• What is needed: Each line below is to be written out in full, exactly as shown.
"""
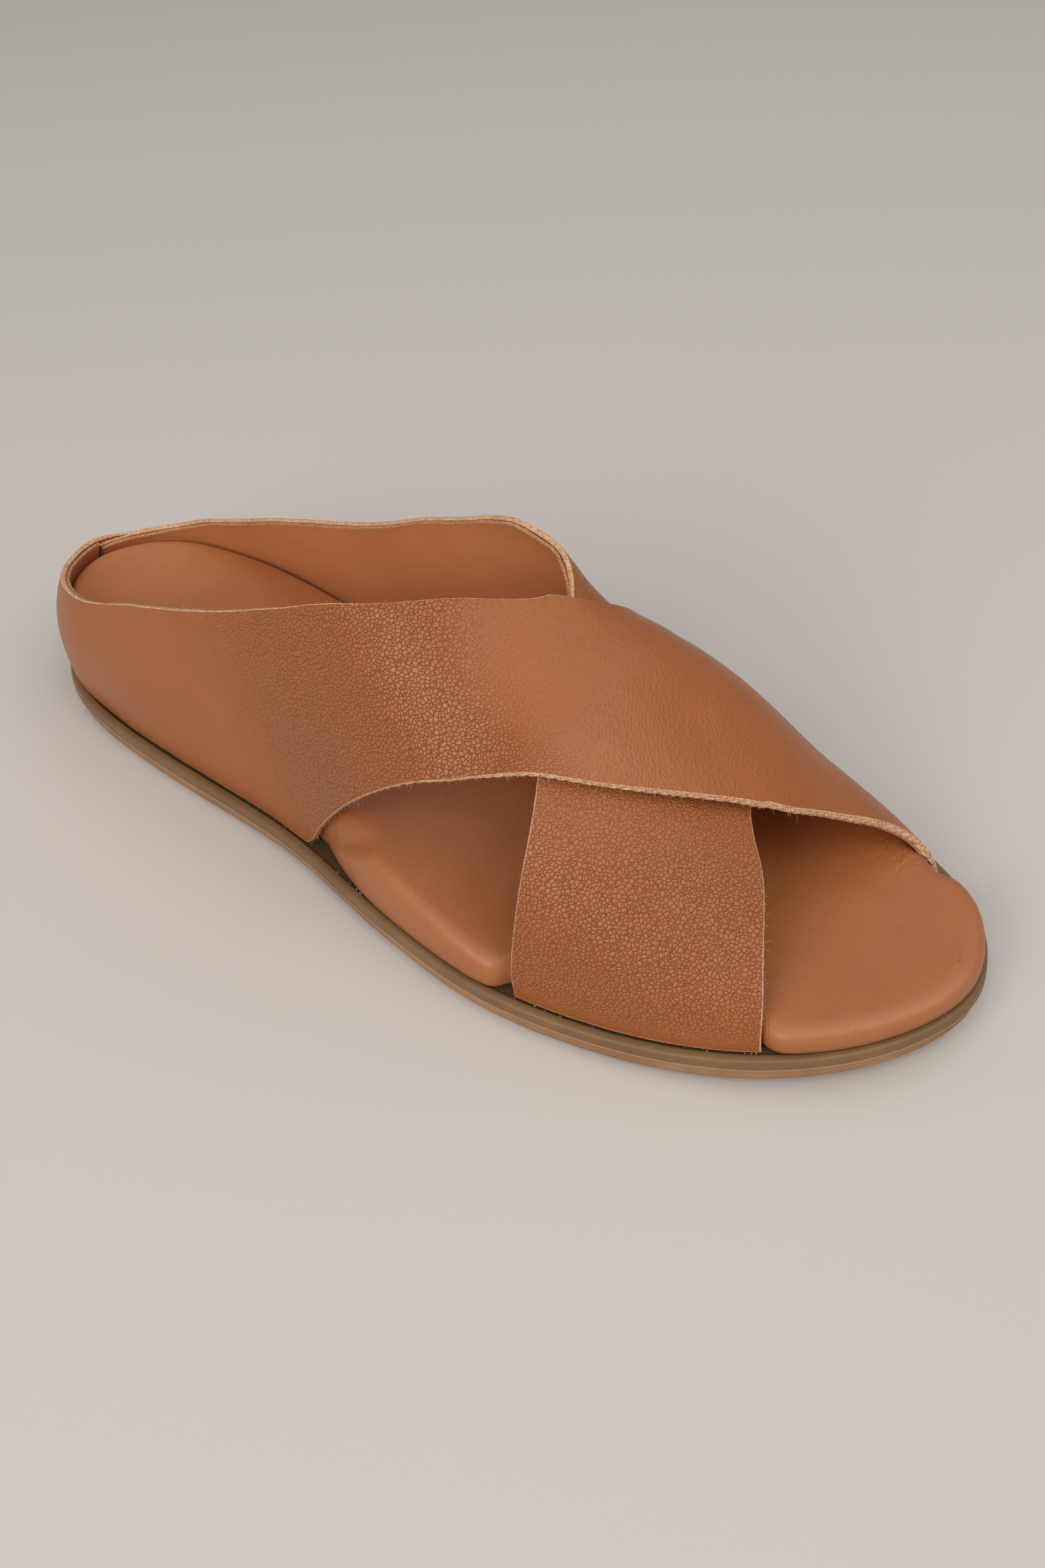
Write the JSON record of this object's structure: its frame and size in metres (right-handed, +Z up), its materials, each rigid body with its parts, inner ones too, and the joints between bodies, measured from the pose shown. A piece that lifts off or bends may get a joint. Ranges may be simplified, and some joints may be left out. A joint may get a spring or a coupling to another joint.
{
  "type": "cross strap sandal",
  "caption": "Slip-on sandal for the right foot: wide leather straps cross over the instep from low heel quarters, on a padded footbed and a thin flat outsole.",
  "frame": {"origin": "centre of the outsole's footprint on the ground", "axes": "+X from the heel to the toe, +Y to the medial side, +Z up"},
  "size_m": [0.2527, 0.0926, 0.0739],
  "materials": {
    "outsole": "satin",
    "wedge": "matte",
    "footbed": "satin",
    "upper": "satin, grained"
  },
  "bodies": {
    "root": {"outsole": "outsole", "midsole_wedge": "wedge", "footbed": "footbed", "upper": "upper"}
  },
  "joints": []
}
"""
• Full solution:
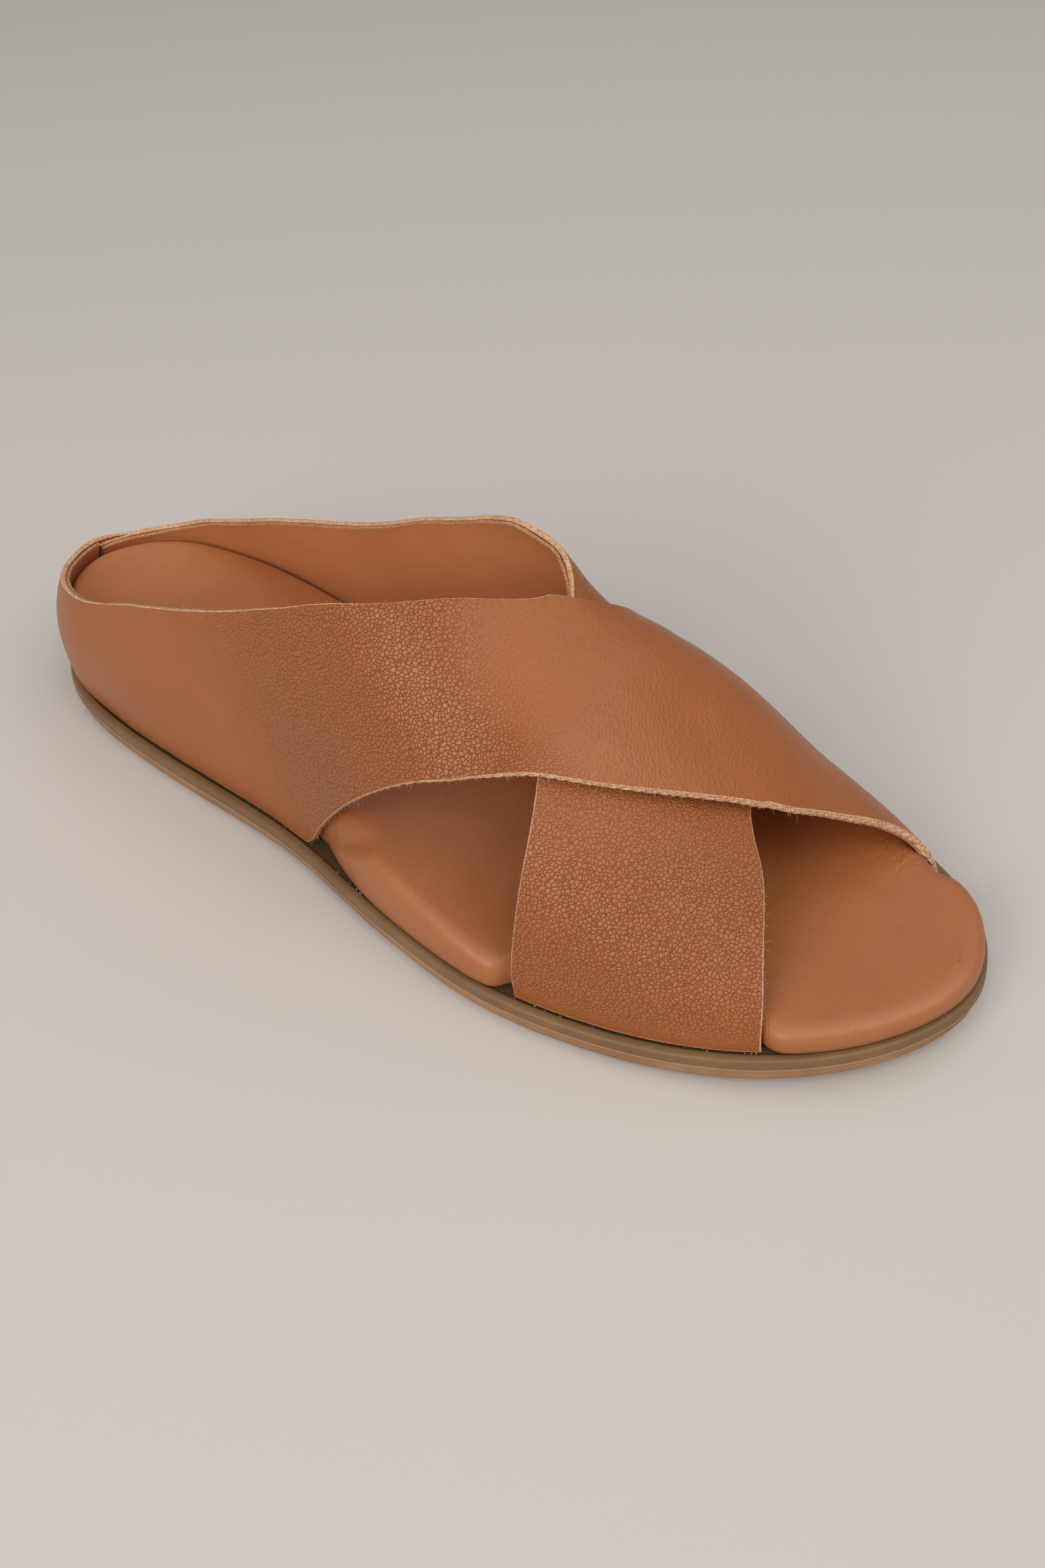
Write the JSON record of this object's structure: its frame and size in metres (right-handed, +Z up), its materials, each rigid body with its parts, inner ones too, and the joints between bodies, measured from the pose shown. A piece that lifts off or bends may get a joint. Ranges may be simplified, and some joints may be left out. A joint may get a spring or a coupling to another joint.
{
  "type": "cross strap sandal",
  "caption": "Slip-on sandal for the right foot: wide leather straps cross over the instep from low heel quarters, on a padded footbed and a thin flat outsole.",
  "frame": {"origin": "centre of the outsole's footprint on the ground", "axes": "+X from the heel to the toe, +Y to the medial side, +Z up"},
  "size_m": [0.2527, 0.0926, 0.0739],
  "materials": {
    "outsole": "satin",
    "wedge": "matte",
    "footbed": "satin",
    "upper": "satin, grained"
  },
  "bodies": {
    "root": {"outsole": "outsole", "midsole_wedge": "wedge", "footbed": "footbed", "upper": "upper"}
  },
  "joints": []
}